混迷の11年。

結果はおよそ見えていたのだけど、
あらためて決定が出ると、これで一つの時代が終わったか、
という気分になる。

地下鉄サリン事件などで殺人罪などに問われた元オウム真理教代表、松本智津夫被告(麻原彰晃、51)について、最高裁第三小法廷(堀籠幸男裁判長)は15日、控訴を棄却した東京高裁決定を支持し、弁護側の特別抗告を棄却する決定をした。一審・東京地裁の死刑判決が確定した。27人もの命が奪われた一連の事件の「首謀者」を巡る裁判は、1996年4月の初公判から10年5ヶ月で終結した。」(日経新聞2006年9月16日付け朝刊・第1面)

公判が始まってから実に10年5ヶ月、
地下鉄サリン事件が起きてから11年と半年近く。


気が遠くなるような年月だが、
それでも、事件直後には
“一生終わらない”訴訟だと言われていたことを考えれば、
随分早く決着した、という方が適切だろうか。


逮捕後、数十回の公判を経て、今回の決定に至るまでの姿を
見慣れた方々にとっては、松本被告など、所詮、
嘲笑、失笑の対象でしかないのかもしれない。


だが、結構昔から“麻原彰晃”を見ていた自分にとっては、
あのカリスマもついに・・・という思いの方が強い。


朝まで生テレビ』で大川隆法を論破した姿とか、
衆院選に立候補して、街頭で吠えていた姿などが、
ただの“ペテン的宗教家”とは違う“オーラ”を
醸し出していたのは確かだし、
当時から、そういった姿が一種の“ネタ”として
受け止められていた事実はあったにしても、
単なる新興宗教を超えた、独特の存在感を発揮していたのも確かだ。


実際には、当時から教団は犯罪に手を染めていたわけで、
彼のカリスマ性は、結局は負の方向に極大化して
世に晒される結果となってしまったわけであるが、
皆が声を揃えて合唱するほど、
「入信した信者が理解できない」という時代状況でも
なかったような気がする*1


例の事件の後、
今も昔も変わらない週刊誌のゴシップ記事垂れ流す攻勢に混じって、
いくつかの雑誌は、オウムがなぜ人を惹き付けたか、や
オウム内部の権力構造について、興味深い連載を続けていたのを思い出す。


筆者自身、「世俗の価値観に共感できずに入信した人々」が、
「教団という俗世を離れたはずの空間で」、
なにゆえに「世間と同じようなヒエラルキー」を求めたのか*2
ということについては関心があり、
当時はいろいろと周囲で議論することもあったのだが、
結局、長引く裁判の混乱の中で、
「まともに分析するだけバカバカしい」という風潮が強まり、
背景を掘り下げていく動きも消えていってしまったように思う*3


だが、今でもオウムを承継した教団が、
それなりの数の在家、出家信者を抱えて活動を続け、
新たに扉を叩く者も一定数要る状況、
そして、それに対して背景事情への探究を経ることなく、
単に「信じられない」といった趣旨の大合唱で片付けようとする
メディアの姿を見るたび*4
個人の刑事責任に問題を矮小化することなく、
教団の本質に対する“総括”を
きっちりと済ませておくべきだったのでは?
という気持ちに駆られるのは否定できない。


教祖の死刑が確定した今、
次に大きな事件がおきるまで*5
それが果たされることは決してないのであろうが・・・。


一つの時代の終わりであるのは確か。
だが、油断すれば、いつか必ず同じ歴史を繰り返すことになる。


そんな気がしている・・・。

*1:「マインドコントロール」という言葉が当時流行っていたが、何人かによって“コントロールされていた”という表現は、彼・彼女達を免責するための言い訳としては有用かもしれないが、正確な表現といえるのかどうかは疑わしい。

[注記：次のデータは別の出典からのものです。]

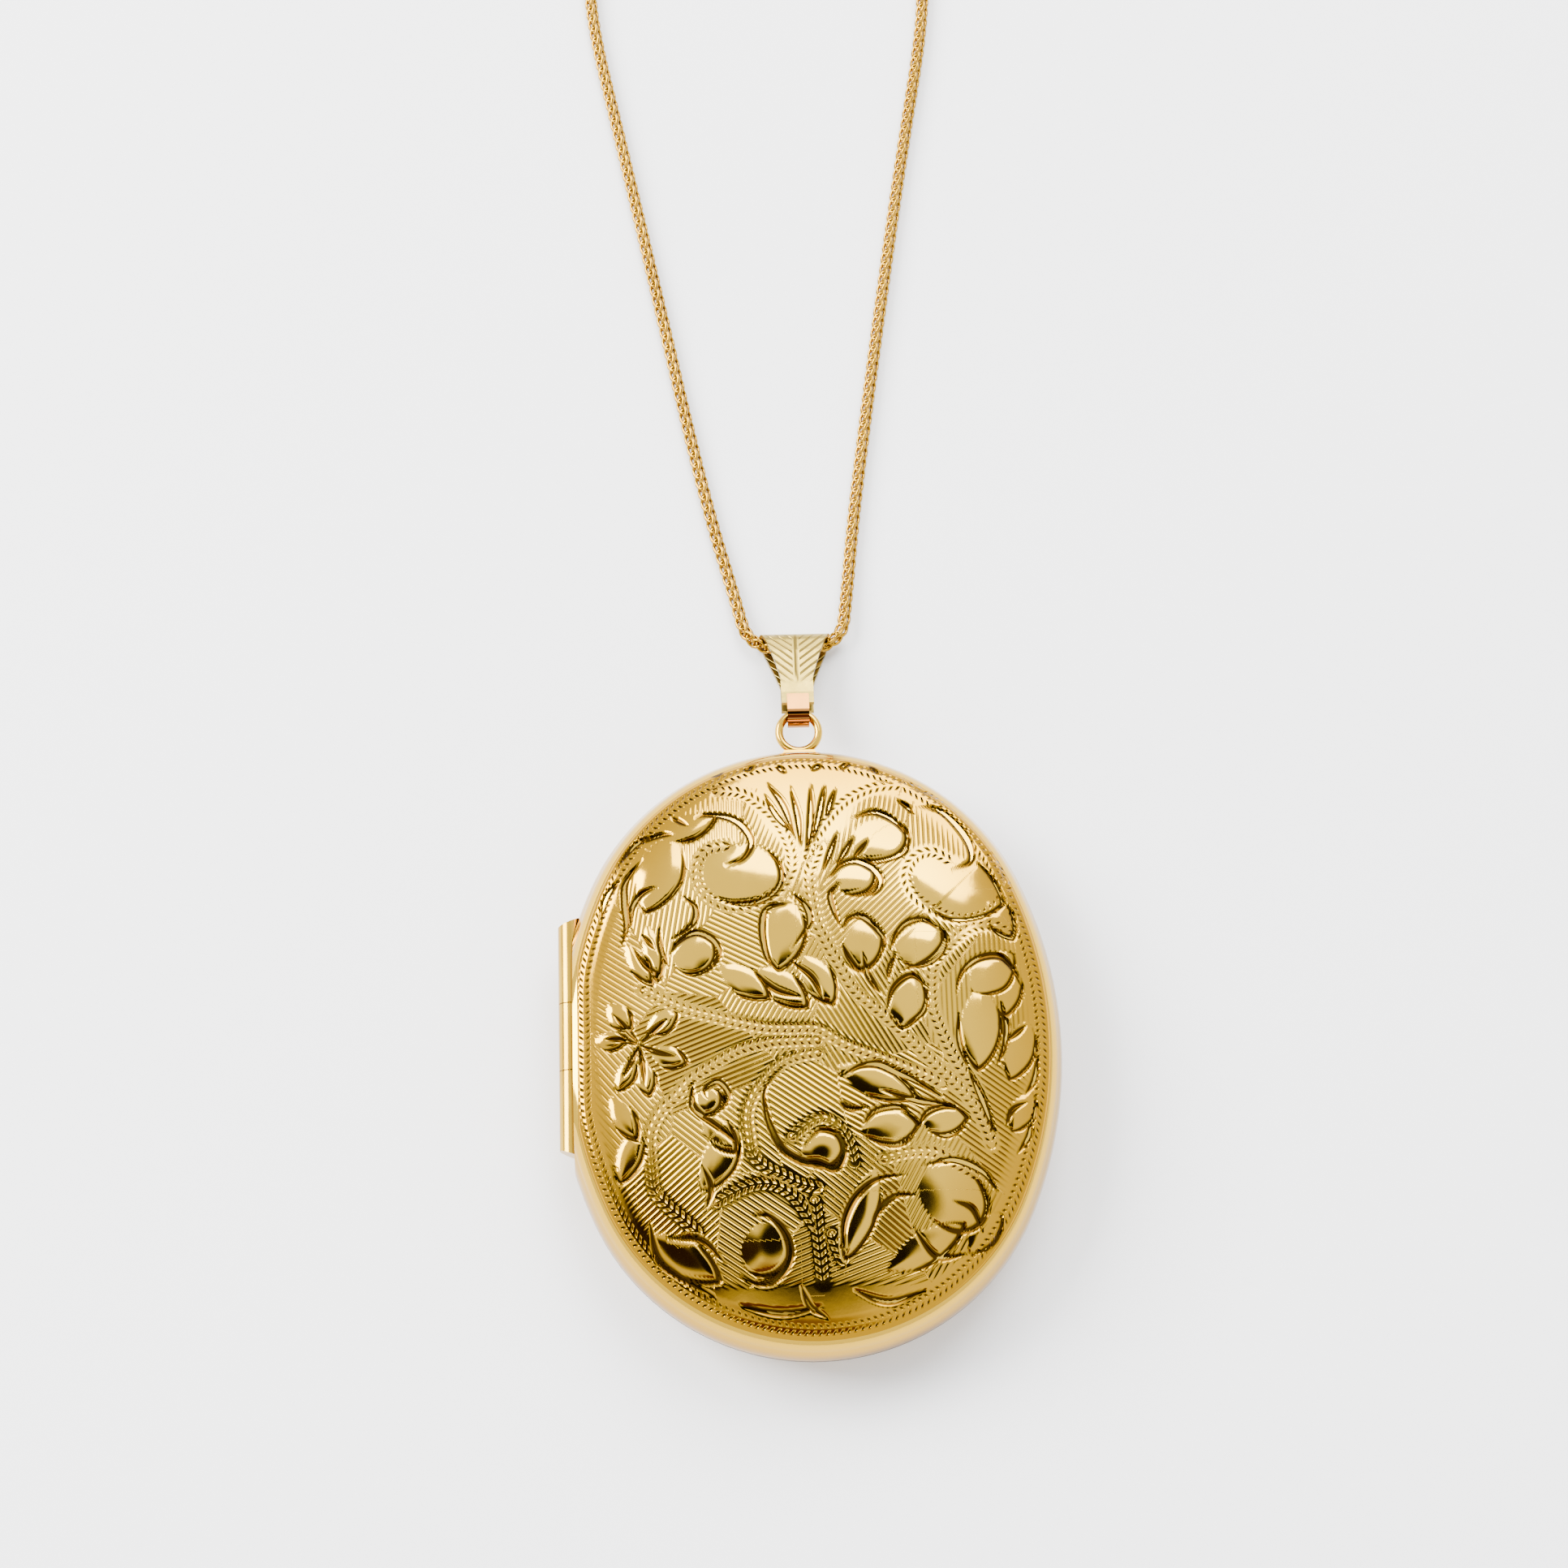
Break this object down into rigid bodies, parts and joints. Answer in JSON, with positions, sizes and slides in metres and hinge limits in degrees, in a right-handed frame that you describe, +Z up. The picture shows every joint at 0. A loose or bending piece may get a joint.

*2:強制的に組み込まれて抜け出せなかった、という見方もあろうが、積極的にヒエラルキーの上位を目指して活動していた者もいたのは確かで、前記のような見方は一面的に過ぎるだろう。

*3:筆者自身、風化していく記憶とともに関心を失ってしまった、というのは言うまでもない。

*4:テレビ向けコメント、という意味合いもあるのだろうが、自分はそういったコメントを見聞きするたび、コメンテーターたちの想像力の貧困さを嘆かざるを得ない。

*5:それを引き起こすのがオウムの後継者たちなのか、それとも別の宗教団体なのかは分からないが。